Democratic lawmakers flocked to the Texas border throughout the spring, many holding news conferences to criticise the filthy, crowded conditions in which migrants, including children, were being held — some with unchanged diapers, little access to showers and little or no hot food.
Agents said they had done the best they could — some bought toys for the children in their care — but were overwhelmed by the number of new arrivals.
An Agent in the El Paso Sector: 'Oh, that kid's cute' turned into, 'Oh, there's another one, there's another one.' We've done more for these aliens than these senators and congressmen that come down here. They make this big scene but then the next day they get on a plane to go back home. They didn't take any of them with them, right? They're going home to their running water, to their nice, comfortable bed, and meantime, we're here dealing with them.
The Border Patrol's culture is unabashedly self-reliant and male-dominated. Agents operate largely alone in the desert and brush, using neither body cameras nor dashboard cameras.
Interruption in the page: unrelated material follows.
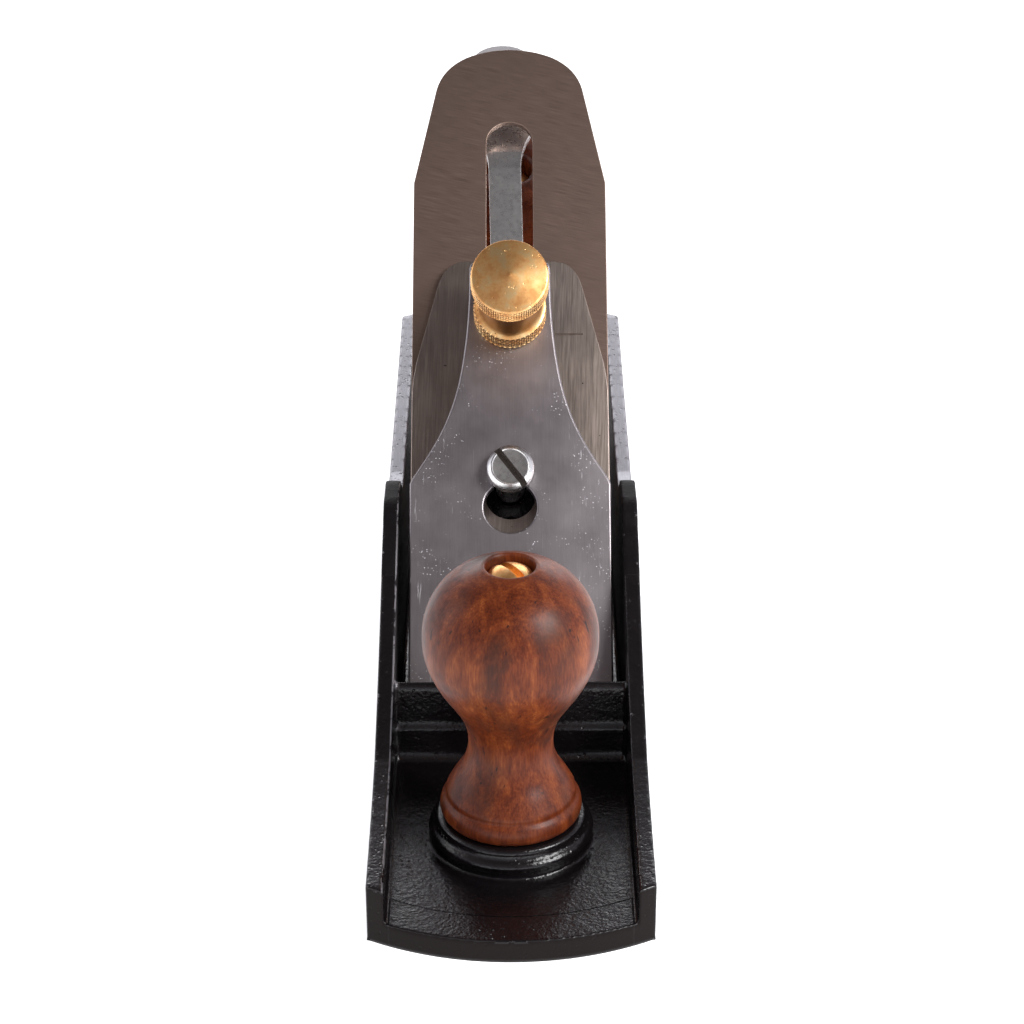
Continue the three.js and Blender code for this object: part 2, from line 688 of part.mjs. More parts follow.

About 5 per cent of agents are women. Some interviewed spoke highly of the agency and their male colleagues. Others described a culture in which women were demeaned, passed over for promotions and assaulted by co-workers. A supervisor in Chula Vista, California, pleaded guilty in 2015 to seven counts of video voyeurism, admitting that he had placed a camera in a drain in a women's restroom.
In a written account of her time at the agency, Budd described women being forced to perform oral sex on fellow agents and subjected to humiliating labels. "I never, ever met a female agent that was not targeted by the male agents," she said.
The job has taken a psychological toll on men and women alike.
From 2007 to 2018, more than 100 Customs and Border Protection employees, many of whom had worked as Border Patrol agents, killed themselves. Ross Davidson, who retired in 2017 after 21 years with the agency, said he was certain that stress from the job has been a factor.
"The repetitive monotony of doing the same thing over and over and seeing no outcome, seeing no end to it and nothing changing," he said. "It's just going deeper and deeper, and getting worse and worse."
Sergio Tinoco, an Agent in the Rio Grande Valley of Texas: Now, with all this rhetoric, I actually have to go home where I want to unwind, and hear my wife tell me the comments she was told, and my kids tell me the comments they're told. So at what point do I relax? The only time I relax is when my eyes are closed and I'm dead asleep.